Hardly anybody thought of eating all that long evening. Most of us were trying to find out whether some sensible understanding could not be arrived at; whether we could not prepare before it was too late. But it was quite in vain to plan anything or attempt to think of anything. Everything was so topsy-turvy, everybody so panic-stricken.

But as the night grew later and later, some people began busying themselves packing boxes, still deluding themselves that they were going to leave comfortably on the morrow as if nothing had happened. Yet the world is really upside down as far as we are concerned, and it is quite absolutely impossible that the situation should end so normally as to find us quietly retreating down the Tientsin road. Others kept sending out servants to discover at what price carts would undertake to drive the whole way down to the sea, or at least to Tientsin. Forty, fifty, and even one hundred taels were demanded for three days' work; and then, although the carters said they would come if the government sends proper escorts of soldiers as has been promised, Heaven only knows if they will ever dare to move near our stricken quarter. Still in some Legations they ordered fifty carts at any price, with the most lavish promises of reward for those that could manage to secure them. All the official servants soon came back trembling, saying that they had found a few carts, but that it was pu yi t'ing—not at all sure whether the carters would dare to move when daylight came. For the whole city is already in a fresh uproar; people are flying in every direction in the night. Stories come in of officials who have been pulled out of their chairs and forced to K'et'ou to Boxers to show their respect to the new power. Prince Tuan has been appointed President of the Tsung-li Yamen, high Manchus have been placed in charge of the Boxer commands, and rice is being issued to them from the Imperial granaries. There is no end to the tales that now come in, since everybody has understood that there is no need for concealment and that there is going to be some sort of war. At two o'clock I even began to get news of what the Empress Dowager had been doing, and how the Boxer partisans had become so strong that it was absolutely impossible to hope for anything but the worst.

Once when I got some details which I thought of importance, I tried to find my chief in order to communicate it to him. But he was lost in the middle of the night, conferring unofficially with some of his colleagues; and I could but feel immensely amused when in his office I saw that he had been scribbling some frenzied notes on the back of a completed despatch, dealing with one of those petty little affairs which were so important only the other day.

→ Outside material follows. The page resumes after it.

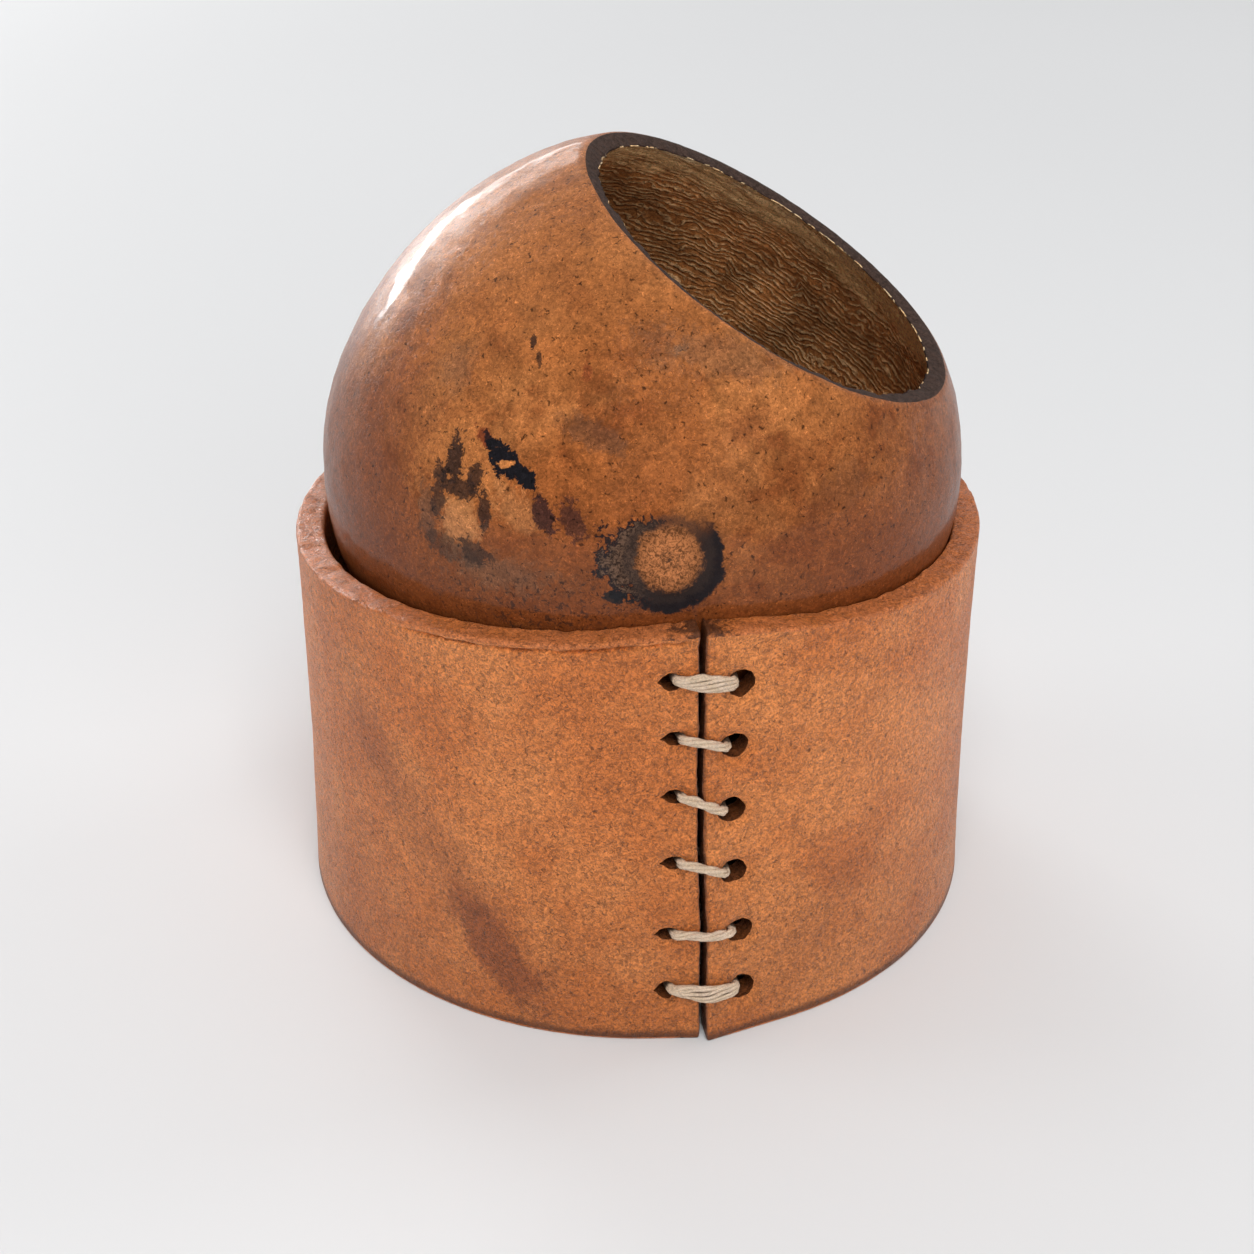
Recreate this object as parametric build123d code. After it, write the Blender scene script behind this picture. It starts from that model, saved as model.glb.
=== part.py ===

Ah, where are the dear little political situations of only a few weeks ago; those safe little political situations which redounded so much to the credit of those that made them and did not contain any of the dread elements of our present very real and terrible one! Like soldiers who have degenerated from the chasing of mere vagabonds of mediocre importance, so have our Peking Ministers Plenipotentiary and Envoys Extraordinary fallen from their proud estate to mere diplomatic make-beliefs full of wind—wind-blown from much tilting at windmills, with their Governments rescuing them Sancho Panza-like at the eleventh hour....

But though for us there is still some hope, there is very little for the wretched native Christians quartered in the palace grounds of Prince Su, whom we have saved from the Boxers.

They soon heard the news, too, that the foreigner who has once saved them is going—going away because he has been ordered to. All night long there was an awful panic among these people which made one's heart sick, for they understood better than us how quickly they would be massacred once they left our care.

I shall never forget the night of the 19th of June, 1900, with all its tragedy and tragi-comedy, though I live to be a hundred. It allowed me to see something of real human nature in momentary flashes; of how mean and full of fear we really are, how small and how easily impressed. A hundred times I longed to have the time and the power to set down exactly so that everyone might understand the incidents and the sudden impulses which took place—all prompted by that master of human beings—FEAR. That is why we worship heroes, or we pretend we worship them, because it is the culte. For a moment these people who have been set on pedestals were not afraid. Is it only the power not to be afraid which makes one a hero?